Demikian dikemukakan oleh peneliti pusat Studi Hukum dan Kebijakan Indonesia (PSHK), Miko Ginting menanggapi dikabulkannya kemenangan gugatan praperadilan terkait status tersangka ketua DPR, Setya Novanto oleh Majelis Hakim tunggal Cepi Iskandar di Pengadilan Negeri Jakarta Selatan.
Dia menilai putusan itu akan mendorong penguatan kinerja Panitia Khusus Hak Angket Komisi Pemberantasan Korupsi (Pansus Angket KPK).
Dia pun menyatakan persetujuannya dengan Pansus Angket KPK terkait fungsi pengawasan DPR terhadap kinerja lembaga-lembaga pemerintah sebagai amanat konstitusi.
Hanya Miko mengaku tidak sepakat apabila fungsi pengawasan itu dimanfaatkan demi melindungi oknum-oknum anggota DPR yang terjerat kasus korupsi.
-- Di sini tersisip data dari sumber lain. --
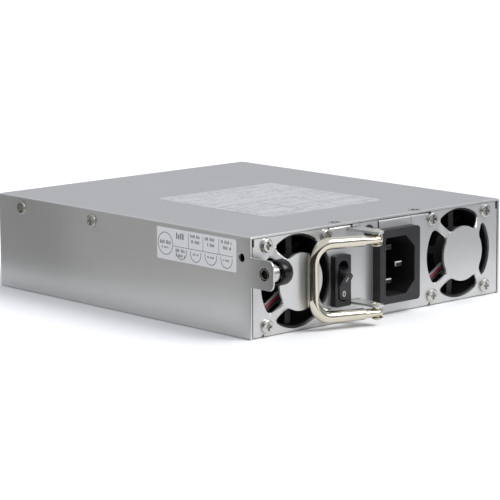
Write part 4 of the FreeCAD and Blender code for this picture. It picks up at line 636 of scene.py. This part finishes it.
def bent_rod(settings):
    """The rod is drawn lying along X from the upper pin, then turned to the folded angle."""
    low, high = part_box("handle_rod")
    pivot = Vector(JOINTS["handle_fold"]["pos_m"])
    radius, bend = settings.rod_radius, settings.bend_radius
    top, bottom = high.z - CAD_ROD_RADIUS, low.z + CAD_ROD_RADIUS
    grip = Vector((low.x + CAD_ROD_RADIUS, high.y - CAD_ROD_RADIUS, 0))
    arm = math.hypot(pivot.x - grip.x, grip.y - pivot.y) + GRIP_REACH
    turn = math.atan2(grip.y - pivot.y, pivot.x - grip.x)
    bpy.ops.mesh.primitive_circle_add(vertices=settings.sides, radius=radius, location=(0, 0, top),
                                      rotation=(0, math.radians(90), 0))
    rod = started("handle_bow")
    apply_place(rod)
    bpy.ops.object.mode_set(mode="EDIT")
    flat, taper, flat_thick = 5.25 * MM, 1.2 * MM, 3.6 * MM
    squeeze = flat_thick / (2 * radius)
    bpy.ops.mesh.select_all(action="SELECT")
    bpy.ops.transform.resize(value=(1, 1, squeeze), center_override=(0, 0, top))
    draw_out(-flat)
    draw_out(-taper, 1 / squeeze, top)
    draw_out(-(arm - bend - flat - taper))
    bpy.ops.mesh.spin(steps=settings.bend_steps, angle=math.radians(90), axis=(0, 1, 0),
                      center=(-arm + bend, 0, top - bend))
    draw_down(-(top - bottom - 2 * bend))
    bpy.ops.mesh.spin(steps=settings.bend_steps, angle=math.radians(90), axis=(0, 1, 0),
                      center=(-arm + bend, 0, bottom + bend))
    draw_out(arm - bend - flat - taper)
    draw_out(taper, squeeze, bottom)
    draw_out(flat)
    round_end(rod, radius, bottom)
    pick(rod, "verts", lambda v: abs(v.co.x) < 1e-6 and v.co.z > (top + bottom) / 2)
    round_end(rod, radius, top)
    bpy.ops.mesh.select_all(action="SELECT")
    bpy.ops.mesh.remove_doubles(threshold=0.001 * MM)
    bpy.ops.mesh.normals_make_consistent(inside=False)
    bpy.ops.object.mode_set(mode="OBJECT")
    rod.rotation_euler = (0, 0, -turn)
    rod.location = (pivot.x, pivot.y, 0)
    apply_place(rod)
    for level in (top, bottom):
        bore(rod, (pivot.x, pivot.y, level), PIN_HOLE_RADIUS, 8 * MM)
    smooth(rod, 40)
    return rod


def draw_out(distance, squeeze=None, level=0.0):
    """Extrude the selected ring along X, and squeeze or widen its new end in height about a level."""
    bpy.ops.mesh.extrude_region_move(TRANSFORM_OT_translate={"value": (distance, 0, 0)})
    if squeeze:
        bpy.ops.transform.resize(value=(1, 1, squeeze), center_override=(0, 0, level))


def draw_down(distance):
    bpy.ops.mesh.extrude_region_move(TRANSFORM_OT_translate={"value": (0, 0, distance)})


def round_end(rod, radius, level):
    """Close the selected ring with a rounded end, as wide steps that narrow across the rod."""
    steps, quarter = 6, math.radians(82)
    last = 1.0
    for step in range(1, steps + 1):
        angle = quarter * step / steps
        before = quarter * (step - 1) / steps
        width = math.cos(angle)
        bpy.ops.mesh.extrude_region_move(TRANSFORM_OT_translate={
            "value": (radius * (math.sin(angle) - math.sin(before)), 0, 0)})
        bpy.ops.transform.resize(value=(1, width / last, 1), center_override=(0, 0, level))
        last = width
    bpy.ops.mesh.edge_face_add()


def bore(piece, centre, radius, depth):
    """Cut an upright hole with a cylinder that is then removed."""
    bpy.ops.mesh.primitive_cylinder_add(vertices=32, radius=radius, depth=depth, location=centre)
    cutter = started("bore_cutter")
    apply_place(cutter)
    apply_modifier(piece, "BOOLEAN", operation="DIFFERENCE", solver="EXACT", object=cutter)
    bpy.data.objects.remove(cutter)


# ------------------------------------------------------------------- labels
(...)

Hal itu, ujarnya justru akan memperlemah KPK.
Hakim Cepi Iskandar membacakan putusannya berisi menerima dan mengabulkan gugatan praperadilan terkait status tersangka Setya Novanto sehingga meminta KPK (tergugat) untuk menghentikan pemeriksaan keterkaitan penggugat dalam kasus e-KTP, Jumat (29/9).
Baca Juga
Dasarnya, penyidik KPK yang memeriksa Setya Novanto tidak sesuai dengan aturan hukum yang berlaku yakni berasal dari unsur kepolisian dan kejaksaan.
Sementara itu Koordinator Generasi Muda Partai Golkar (GMPG) Ahmad Doli Kurnia mengatakan melihat banyak sekali kejanggalan yang terjadi selama persidangan berjalan sebelum keluar putusan praperadilan.
Doli menemukan tiga kejanggalan yaitu diabaikannya dua permohonan intervensi dan pengambilan putusan menolak eksepsi KPK yang didahului dengan konsultasi ke Ketua PN.
Sedangkan kejanggalan yang ketiga adalah ditolaknya permohonan KPK untuk mendengarkan bukti rekaman di persidangan," ujarnya.
Selama persidangan berlangsung, kata Doli, yang kecewa dengan putusan hakim tunggal Cepi Iskandar, KPK sudah memberikan setidaknya 193 alat bukti.